Slavery used to be legal too. I'm sorry the government is not completely perfect, but the answer is to go fix it and make things that should not be legal, illegal. Until then it's like complaining about shell companies used by Google and Facebook to avoid paying taxes (a strategy typically well-defended on HN because they're "technically complying with the law").
I take it you've never lost an important email account, it can be very isolating. For some people that can be deadly.
I'm not saying that them fighting it isn't a good thing, but its hillarious that they're holding themselves out to be crusaders of freedom and privacy when they are one of the most prolific producers of "profile" data. You could even say they create "anti-privacy".
The cynic in me thinks that Google is deliberately fighting a losing battle, so that later on they can say, "Hey, it's not our fault -- we want to tell you what is happening, they won't let us!"
If they wanted to fight, they'd just publish the info instead of asking some court before doing anything.
Then again, it's doubtful whether anyone would believe them at this point if they published anything and claimed the information was complete.
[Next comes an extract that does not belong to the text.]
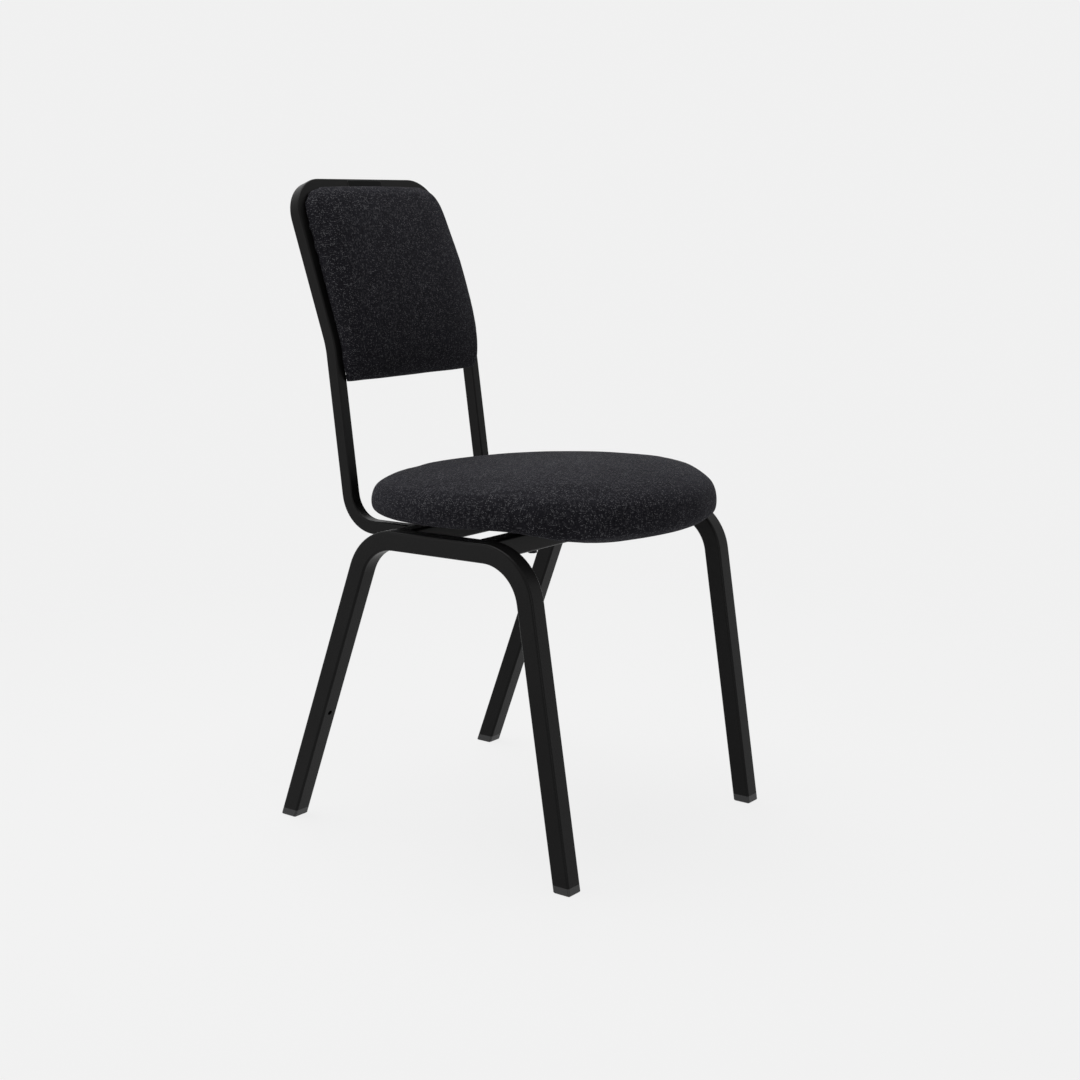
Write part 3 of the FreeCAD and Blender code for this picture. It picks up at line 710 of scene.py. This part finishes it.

The companies involved are taking these actions because the leak may have undermined consumer trust (eg. small drops in activity) in them. Perhaps even wrongly, if PRISM isn't as widespread as the initial leak suggested.
Secondly, if what you say is true, then we should stop complaining about what Google passes it to the government - what business is it of ours what they do with their data?
Thirdly, I doubt that anyone seriously believes that the 'fee' for using GMail is that their messages become Google's property.
You know the old saying, "If you're not paying for a service, you're the product." Why expect anything else? Google is a for-profit company and it's an expensive thing to run. They deserve something for the services provided, don't they?
But, if things are as you say, Google can do whatever it likes with the data according to the ToS. If people don't like data about them being given to the Government, or used for any other undisclosed purpose, they shouldn't have used Google.